>> BEGIN SUPPLIED INFORMATION

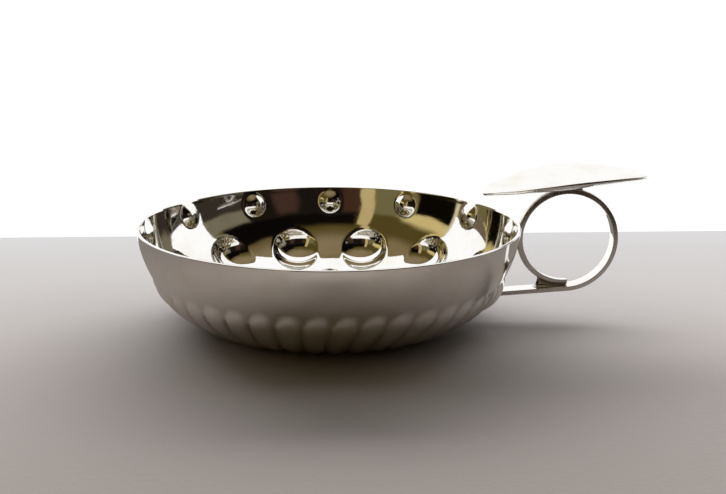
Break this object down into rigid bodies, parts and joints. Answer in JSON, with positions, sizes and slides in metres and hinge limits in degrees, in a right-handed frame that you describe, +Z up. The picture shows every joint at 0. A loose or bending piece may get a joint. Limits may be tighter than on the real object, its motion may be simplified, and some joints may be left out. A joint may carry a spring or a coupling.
{
  "type": "tastevin",
  "caption": "Shallow silver wine-tasting cup with hollows, raised beads and slanting gadroons in its wall, a finger ring at one side and a leaf-shaped thumb rest above the ring.",
  "frame": {"origin": "the middle of the whole cup's length and width, in the plane of its flat base; the bowl's own axis stands 14.3 mm toward -X", "axes": "+Z up out of the bowl, +X from the bowl toward the finger ring, Y along the finger that goes through the ring"},
  "size_m": [0.1126, 0.084, 0.0332],
  "materials": {
    "polished_silver": "polished silver with fine scratches and light tarnish",
    "silver_solder": "satin silver solder, slightly darker than the sheet"
  },
  "bodies": {
    "root": {"bowl": "polished_silver", "handle_strap": "polished_silver", "thumb_rest": "polished_silver", "solder_ring_to_wall": "silver_solder", "solder_tail_to_wall": "silver_solder", "solder_ring_lap": "silver_solder", "solder_rest_inner": "silver_solder", "solder_rest_outer": "silver_solder"}
  },
  "joints": []
}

>> END SUPPLIED INFORMATION

Quote each line above in full, word for word.

[THE ANSWER]
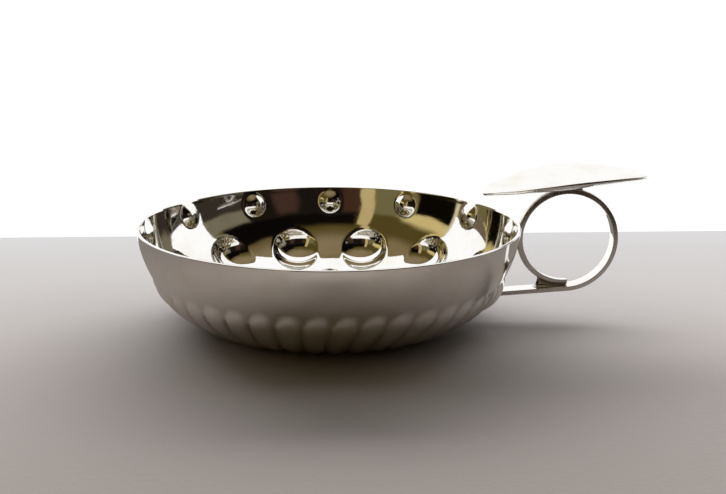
Break this object down into rigid bodies, parts and joints. Answer in JSON, with positions, sizes and slides in metres and hinge limits in degrees, in a right-handed frame that you describe, +Z up. The picture shows every joint at 0. A loose or bending piece may get a joint. Limits may be tighter than on the real object, its motion may be simplified, and some joints may be left out. A joint may carry a spring or a coupling.
{
  "type": "tastevin",
  "caption": "Shallow silver wine-tasting cup with hollows, raised beads and slanting gadroons in its wall, a finger ring at one side and a leaf-shaped thumb rest above the ring.",
  "frame": {"origin": "the middle of the whole cup's length and width, in the plane of its flat base; the bowl's own axis stands 14.3 mm toward -X", "axes": "+Z up out of the bowl, +X from the bowl toward the finger ring, Y along the finger that goes through the ring"},
  "size_m": [0.1126, 0.084, 0.0332],
  "materials": {
    "polished_silver": "polished silver with fine scratches and light tarnish",
    "silver_solder": "satin silver solder, slightly darker than the sheet"
  },
  "bodies": {
    "root": {"bowl": "polished_silver", "handle_strap": "polished_silver", "thumb_rest": "polished_silver", "solder_ring_to_wall": "silver_solder", "solder_tail_to_wall": "silver_solder", "solder_ring_lap": "silver_solder", "solder_rest_inner": "silver_solder", "solder_rest_outer": "silver_solder"}
  },
  "joints": []
}